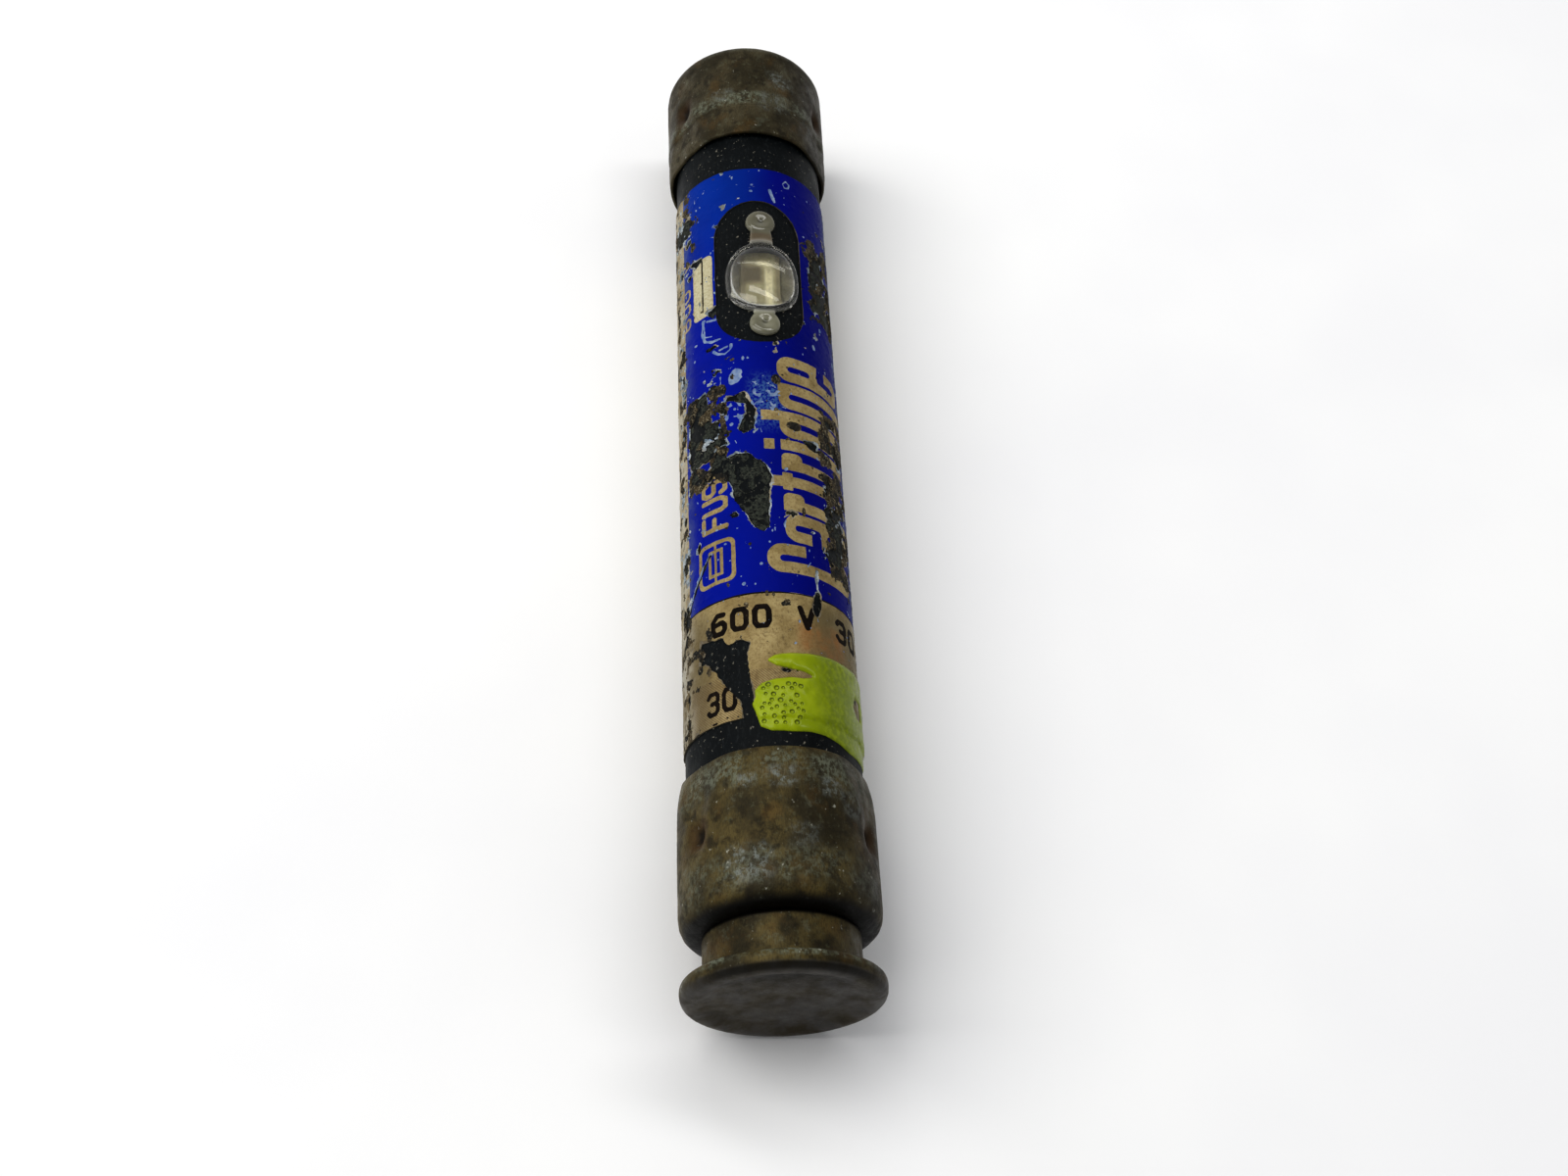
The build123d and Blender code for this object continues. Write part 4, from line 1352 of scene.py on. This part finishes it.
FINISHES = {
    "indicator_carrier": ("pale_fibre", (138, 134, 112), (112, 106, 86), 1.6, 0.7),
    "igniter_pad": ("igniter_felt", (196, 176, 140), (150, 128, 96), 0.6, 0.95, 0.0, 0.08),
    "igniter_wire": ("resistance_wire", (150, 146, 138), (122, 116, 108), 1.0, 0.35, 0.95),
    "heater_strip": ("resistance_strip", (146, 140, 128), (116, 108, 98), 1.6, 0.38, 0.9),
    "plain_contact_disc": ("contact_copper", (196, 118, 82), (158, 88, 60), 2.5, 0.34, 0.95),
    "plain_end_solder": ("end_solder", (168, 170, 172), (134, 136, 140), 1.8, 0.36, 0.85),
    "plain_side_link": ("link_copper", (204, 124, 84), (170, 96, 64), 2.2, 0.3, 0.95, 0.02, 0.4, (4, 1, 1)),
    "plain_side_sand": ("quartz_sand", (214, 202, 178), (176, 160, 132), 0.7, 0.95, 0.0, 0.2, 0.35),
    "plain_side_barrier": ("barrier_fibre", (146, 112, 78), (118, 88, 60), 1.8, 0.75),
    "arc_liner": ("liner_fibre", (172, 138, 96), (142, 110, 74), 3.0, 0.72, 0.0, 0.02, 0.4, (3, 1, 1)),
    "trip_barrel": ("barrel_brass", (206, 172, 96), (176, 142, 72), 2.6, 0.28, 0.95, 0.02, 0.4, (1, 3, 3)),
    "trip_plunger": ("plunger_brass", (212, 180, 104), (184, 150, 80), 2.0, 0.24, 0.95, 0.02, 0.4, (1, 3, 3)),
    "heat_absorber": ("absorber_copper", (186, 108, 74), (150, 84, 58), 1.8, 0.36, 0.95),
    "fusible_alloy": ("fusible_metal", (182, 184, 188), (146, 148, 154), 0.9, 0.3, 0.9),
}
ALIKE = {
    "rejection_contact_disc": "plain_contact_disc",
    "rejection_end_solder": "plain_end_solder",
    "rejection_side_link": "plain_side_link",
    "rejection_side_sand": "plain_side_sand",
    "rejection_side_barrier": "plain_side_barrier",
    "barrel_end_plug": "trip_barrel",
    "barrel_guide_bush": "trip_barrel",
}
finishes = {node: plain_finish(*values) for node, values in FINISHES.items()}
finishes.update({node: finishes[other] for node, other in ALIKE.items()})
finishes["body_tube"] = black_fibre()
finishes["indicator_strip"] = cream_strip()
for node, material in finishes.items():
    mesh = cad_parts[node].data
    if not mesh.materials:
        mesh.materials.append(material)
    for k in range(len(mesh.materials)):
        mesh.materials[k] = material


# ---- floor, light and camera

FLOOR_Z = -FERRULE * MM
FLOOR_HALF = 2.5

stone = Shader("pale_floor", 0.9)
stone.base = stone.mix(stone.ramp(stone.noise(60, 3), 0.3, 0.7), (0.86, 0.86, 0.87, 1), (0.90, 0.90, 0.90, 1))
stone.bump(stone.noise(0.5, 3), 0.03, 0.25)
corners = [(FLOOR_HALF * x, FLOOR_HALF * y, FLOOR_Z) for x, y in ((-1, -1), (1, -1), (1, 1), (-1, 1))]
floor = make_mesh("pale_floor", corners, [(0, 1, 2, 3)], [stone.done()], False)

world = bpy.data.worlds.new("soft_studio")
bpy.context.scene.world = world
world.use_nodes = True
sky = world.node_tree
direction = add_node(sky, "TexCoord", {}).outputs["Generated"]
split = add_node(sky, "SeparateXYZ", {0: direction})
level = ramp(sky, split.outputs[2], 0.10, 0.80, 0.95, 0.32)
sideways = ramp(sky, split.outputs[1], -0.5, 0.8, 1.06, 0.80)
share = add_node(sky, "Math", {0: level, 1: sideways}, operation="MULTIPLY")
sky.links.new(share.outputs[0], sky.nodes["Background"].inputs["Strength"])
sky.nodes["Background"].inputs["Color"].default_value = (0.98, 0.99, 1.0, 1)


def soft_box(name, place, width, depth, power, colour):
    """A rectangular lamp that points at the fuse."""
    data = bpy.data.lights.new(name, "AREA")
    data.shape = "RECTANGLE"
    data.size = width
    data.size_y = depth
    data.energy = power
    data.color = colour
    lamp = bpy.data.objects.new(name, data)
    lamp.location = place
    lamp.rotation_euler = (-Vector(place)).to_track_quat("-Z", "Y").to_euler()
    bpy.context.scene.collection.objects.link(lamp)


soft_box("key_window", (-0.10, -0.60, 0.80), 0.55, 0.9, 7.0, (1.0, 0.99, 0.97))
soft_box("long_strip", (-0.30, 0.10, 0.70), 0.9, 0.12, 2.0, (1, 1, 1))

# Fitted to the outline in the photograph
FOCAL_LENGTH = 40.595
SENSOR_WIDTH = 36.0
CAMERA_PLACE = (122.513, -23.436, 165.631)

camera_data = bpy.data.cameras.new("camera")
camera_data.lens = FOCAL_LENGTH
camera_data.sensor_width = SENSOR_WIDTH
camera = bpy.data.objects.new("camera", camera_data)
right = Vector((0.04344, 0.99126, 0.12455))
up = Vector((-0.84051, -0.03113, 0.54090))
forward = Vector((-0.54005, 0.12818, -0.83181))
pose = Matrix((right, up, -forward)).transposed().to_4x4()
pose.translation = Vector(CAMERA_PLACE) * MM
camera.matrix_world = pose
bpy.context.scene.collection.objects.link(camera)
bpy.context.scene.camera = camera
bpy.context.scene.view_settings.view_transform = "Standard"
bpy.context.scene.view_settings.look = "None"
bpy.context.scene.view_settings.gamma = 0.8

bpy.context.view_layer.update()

◇ ◇ ◇ ◇ ◇ ◇ ◇

WHAT THE TASK ASKS = Go through the listing above and restate it word for word.

WORKED ANSWER =
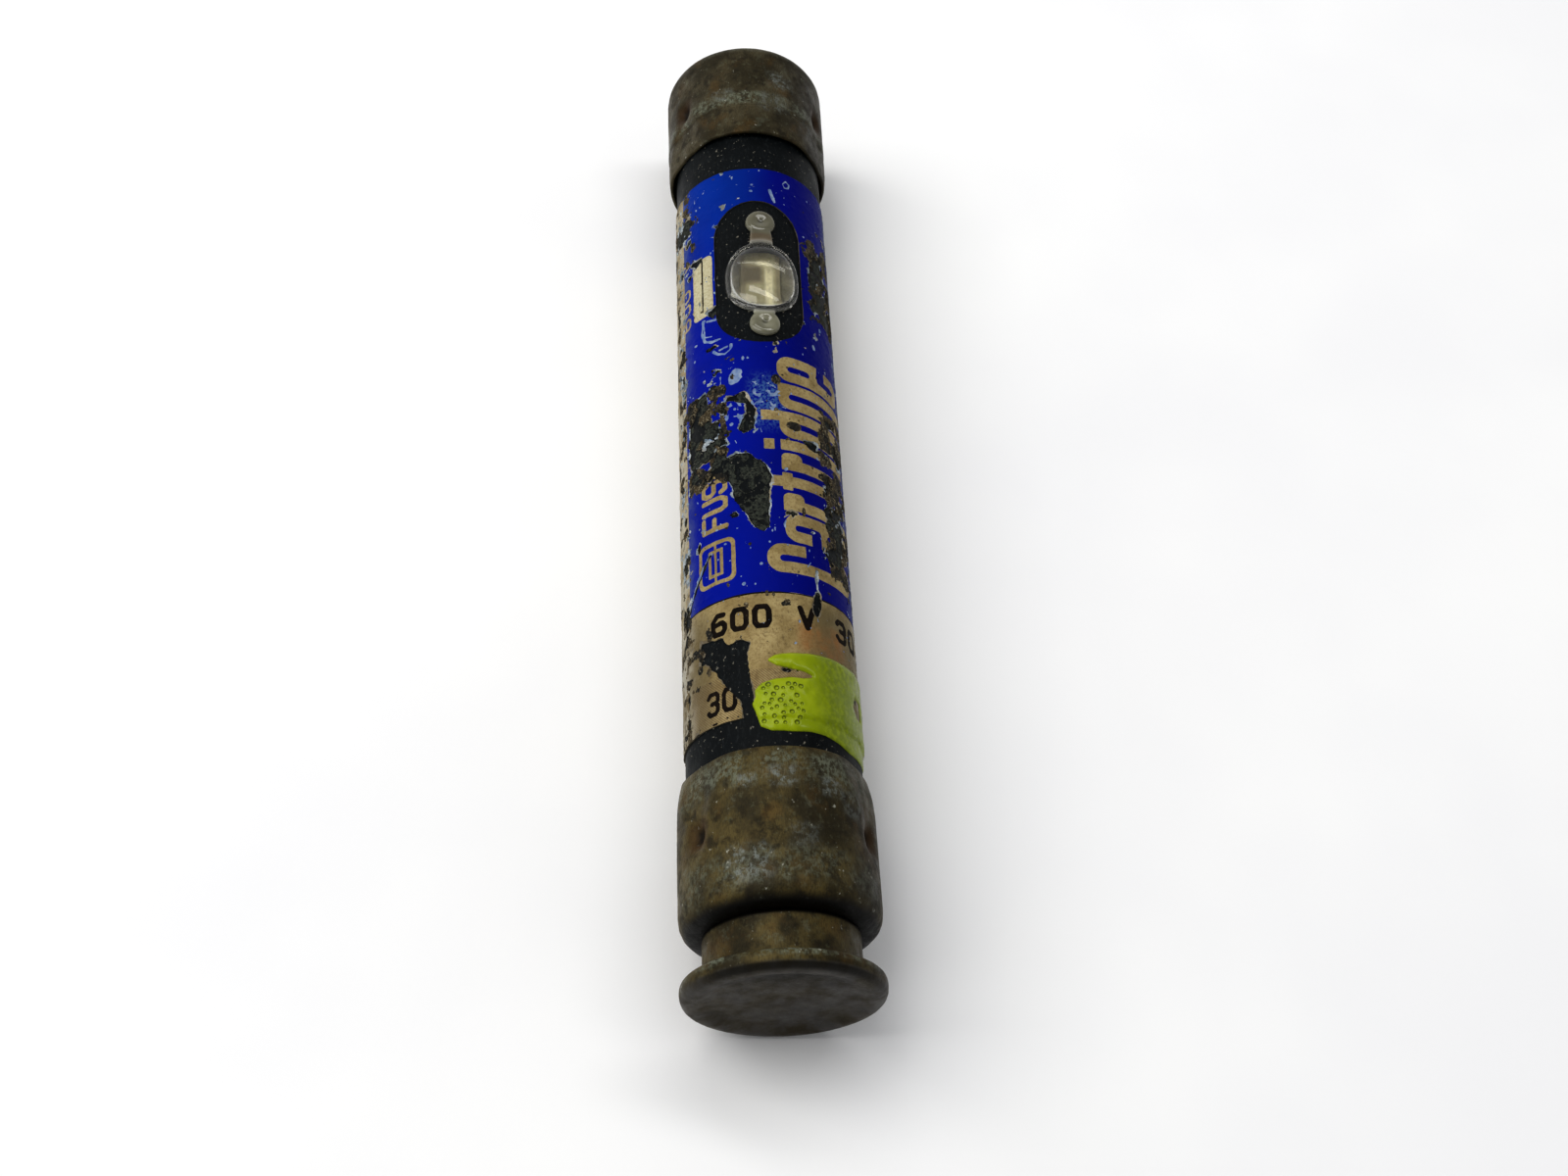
The build123d and Blender code for this object continues. Write part 4, from line 1352 of scene.py on. This part finishes it.
FINISHES = {
    "indicator_carrier": ("pale_fibre", (138, 134, 112), (112, 106, 86), 1.6, 0.7),
    "igniter_pad": ("igniter_felt", (196, 176, 140), (150, 128, 96), 0.6, 0.95, 0.0, 0.08),
    "igniter_wire": ("resistance_wire", (150, 146, 138), (122, 116, 108), 1.0, 0.35, 0.95),
    "heater_strip": ("resistance_strip", (146, 140, 128), (116, 108, 98), 1.6, 0.38, 0.9),
    "plain_contact_disc": ("contact_copper", (196, 118, 82), (158, 88, 60), 2.5, 0.34, 0.95),
    "plain_end_solder": ("end_solder", (168, 170, 172), (134, 136, 140), 1.8, 0.36, 0.85),
    "plain_side_link": ("link_copper", (204, 124, 84), (170, 96, 64), 2.2, 0.3, 0.95, 0.02, 0.4, (4, 1, 1)),
    "plain_side_sand": ("quartz_sand", (214, 202, 178), (176, 160, 132), 0.7, 0.95, 0.0, 0.2, 0.35),
    "plain_side_barrier": ("barrier_fibre", (146, 112, 78), (118, 88, 60), 1.8, 0.75),
    "arc_liner": ("liner_fibre", (172, 138, 96), (142, 110, 74), 3.0, 0.72, 0.0, 0.02, 0.4, (3, 1, 1)),
    "trip_barrel": ("barrel_brass", (206, 172, 96), (176, 142, 72), 2.6, 0.28, 0.95, 0.02, 0.4, (1, 3, 3)),
    "trip_plunger": ("plunger_brass", (212, 180, 104), (184, 150, 80), 2.0, 0.24, 0.95, 0.02, 0.4, (1, 3, 3)),
    "heat_absorber": ("absorber_copper", (186, 108, 74), (150, 84, 58), 1.8, 0.36, 0.95),
    "fusible_alloy": ("fusible_metal", (182, 184, 188), (146, 148, 154), 0.9, 0.3, 0.9),
}
ALIKE = {
    "rejection_contact_disc": "plain_contact_disc",
    "rejection_end_solder": "plain_end_solder",
    "rejection_side_link": "plain_side_link",
    "rejection_side_sand": "plain_side_sand",
    "rejection_side_barrier": "plain_side_barrier",
    "barrel_end_plug": "trip_barrel",
    "barrel_guide_bush": "trip_barrel",
}
finishes = {node: plain_finish(*values) for node, values in FINISHES.items()}
finishes.update({node: finishes[other] for node, other in ALIKE.items()})
finishes["body_tube"] = black_fibre()
finishes["indicator_strip"] = cream_strip()
for node, material in finishes.items():
    mesh = cad_parts[node].data
    if not mesh.materials:
        mesh.materials.append(material)
    for k in range(len(mesh.materials)):
        mesh.materials[k] = material


# ---- floor, light and camera

FLOOR_Z = -FERRULE * MM
FLOOR_HALF = 2.5

stone = Shader("pale_floor", 0.9)
stone.base = stone.mix(stone.ramp(stone.noise(60, 3), 0.3, 0.7), (0.86, 0.86, 0.87, 1), (0.90, 0.90, 0.90, 1))
stone.bump(stone.noise(0.5, 3), 0.03, 0.25)
corners = [(FLOOR_HALF * x, FLOOR_HALF * y, FLOOR_Z) for x, y in ((-1, -1), (1, -1), (1, 1), (-1, 1))]
floor = make_mesh("pale_floor", corners, [(0, 1, 2, 3)], [stone.done()], False)

world = bpy.data.worlds.new("soft_studio")
bpy.context.scene.world = world
world.use_nodes = True
sky = world.node_tree
direction = add_node(sky, "TexCoord", {}).outputs["Generated"]
split = add_node(sky, "SeparateXYZ", {0: direction})
level = ramp(sky, split.outputs[2], 0.10, 0.80, 0.95, 0.32)
sideways = ramp(sky, split.outputs[1], -0.5, 0.8, 1.06, 0.80)
share = add_node(sky, "Math", {0: level, 1: sideways}, operation="MULTIPLY")
sky.links.new(share.outputs[0], sky.nodes["Background"].inputs["Strength"])
sky.nodes["Background"].inputs["Color"].default_value = (0.98, 0.99, 1.0, 1)


def soft_box(name, place, width, depth, power, colour):
    """A rectangular lamp that points at the fuse."""
    data = bpy.data.lights.new(name, "AREA")
    data.shape = "RECTANGLE"
    data.size = width
    data.size_y = depth
    data.energy = power
    data.color = colour
    lamp = bpy.data.objects.new(name, data)
    lamp.location = place
    lamp.rotation_euler = (-Vector(place)).to_track_quat("-Z", "Y").to_euler()
    bpy.context.scene.collection.objects.link(lamp)


soft_box("key_window", (-0.10, -0.60, 0.80), 0.55, 0.9, 7.0, (1.0, 0.99, 0.97))
soft_box("long_strip", (-0.30, 0.10, 0.70), 0.9, 0.12, 2.0, (1, 1, 1))

# Fitted to the outline in the photograph
FOCAL_LENGTH = 40.595
SENSOR_WIDTH = 36.0
CAMERA_PLACE = (122.513, -23.436, 165.631)

camera_data = bpy.data.cameras.new("camera")
camera_data.lens = FOCAL_LENGTH
camera_data.sensor_width = SENSOR_WIDTH
camera = bpy.data.objects.new("camera", camera_data)
right = Vector((0.04344, 0.99126, 0.12455))
up = Vector((-0.84051, -0.03113, 0.54090))
forward = Vector((-0.54005, 0.12818, -0.83181))
pose = Matrix((right, up, -forward)).transposed().to_4x4()
pose.translation = Vector(CAMERA_PLACE) * MM
camera.matrix_world = pose
bpy.context.scene.collection.objects.link(camera)
bpy.context.scene.camera = camera
bpy.context.scene.view_settings.view_transform = "Standard"
bpy.context.scene.view_settings.look = "None"
bpy.context.scene.view_settings.gamma = 0.8

bpy.context.view_layer.update()